Mengutip CNBC Internasional, berdasarkan risalah rapat Komite Pasar Terbuka Federal (FOMC) awal bulan ini, pejabat The Fed membuka peluang mempercepat penarikan berbagai stimulusnya jika inflasi terus memanas.
Kendati demikan, isu kenaikan harga-harga masih jadi perdebatan utama di kalangan anggota komite.
Sebagian dari anggota komite memberikan catatan bahwa The Fed harus siap menyesuaikan kecepatan pembelian asetnya jika inflasi berjalan lebih tinggi dari target bank sentral.
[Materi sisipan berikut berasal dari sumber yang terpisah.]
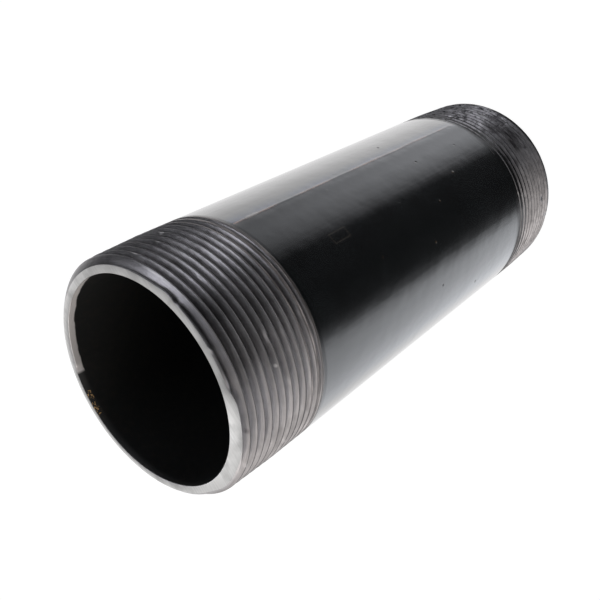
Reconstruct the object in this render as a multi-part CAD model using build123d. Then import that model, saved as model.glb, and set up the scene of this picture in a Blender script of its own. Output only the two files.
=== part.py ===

The Fed berencana mengurangi pembelian aset sebesar US$ 15 miliar dari pembelian rutinnya US$ 120 miliar.
Tetapi beberapa pejabat The Fed menyarankan jumlah pengurangan pembelian tersebut ditingkatkan sehingga bisa selesai lebih cepat.
Beberapa menyarankan pembelian diakhiri April tahun depan, dari rencana awal The Fed akan berakhir pada pertengahan 2022.
"(The Fed) tidak akan ragu untuk mengambil tindakan yang tepat untuk mengatasi tekanan inflasi yang menimbulkan risiko terhadap stabilitas harga jangka panjang dan tujuan pekerjaan," tulis risalah rapat tersebut yang dirilis Rabu, (24/11).
Selain itu, Ariston mengatakan sentimen tapering off semakin diperkuat oleh rilis data ekonomi AS.
Laporan tenaga kerja menunjukkan adanya perbaikan, sementara beberapa data inflasi juga dirilis masih melanjutkan kenaikan.
Departemen Tenaga Kerja AS melaporkan, pengajuan baru untuk klaim jaminan pengangguran turun ke level terendahnya sepanjang 52 tahun terakhir.
Jumlah klaim pengangguran hanya sebanyak 199 ribu klaim pada pekan ketiga November ini.
Kinerja ini juga jauh di bawah perkiraan Dow Jones 260 ribu klaim dan turun dari pekan sebelumnya sebanyak 270 ribu klaim baru.
Selain itu indeks pengeluaran konsumsi pribadi (PCE) yang menggambarkan harga-harga yang dikeluarkan oleh konsumen di AS juga naik menjadi 5% secara tahunan.
Ini merupakan pertumbuhan tertinggi sejak November 1990. Secara bulanan juga naik 1,3%, lebih tinggi dari perkiraan Dow Jones 1%.
Inflasi terus tercermin paling dalam melonjaknya biaya energi, yang naik 30,2% dari tahun lalu.
Harga pangan meningkat 4,8% selama rentang tersebut. Inflasi jasa naik 6,3%, sama seperti di bulan September, sementara inflasi barang melonjak 7,3%, naik dari kecepatan 6,4% di bulan sebelumnya.
"Data-data ini mendukung percepatan pengetatan moneter di AS yang bisa mendorong penguatan dollar AS," kata Ariston.
Sentimen negatif juga datang dari dalam negeri usai pidato Gubernur Bank Indonesia dalam Pertemuan Tahunan BI (PTBI) kemarin.
Perry mengungkap bank sentral masih akan mempertahankan bunga acuan rendah hingga muncul tanda-tanda kenaikan inflasi.
Seperti diketahui, BI selama ini menahan suku bunga rendah sebagai salah satu langkah untuk menolong perekonomian.
"Kalau pasar membandingkan dengan kebijakan moneter AS, terjadi perbedaan kebijakan, jadi bisa menekan rupiah," kata Ariston.
Selain itu, sentimen koreksi pada rupiah juga datang dari pernyataan Perry yang memangkas proyeksi pertumbuhan ekonomi tahun ini menjadi 3,2%-4%.
Ini lebih rendah dari proyeksi BI dalam rapat dewan gubernur bulanan edisi Oktober yang memperkirakan perekonomi tahun 2021 bisa tumbuh di 3,5%-4,3%.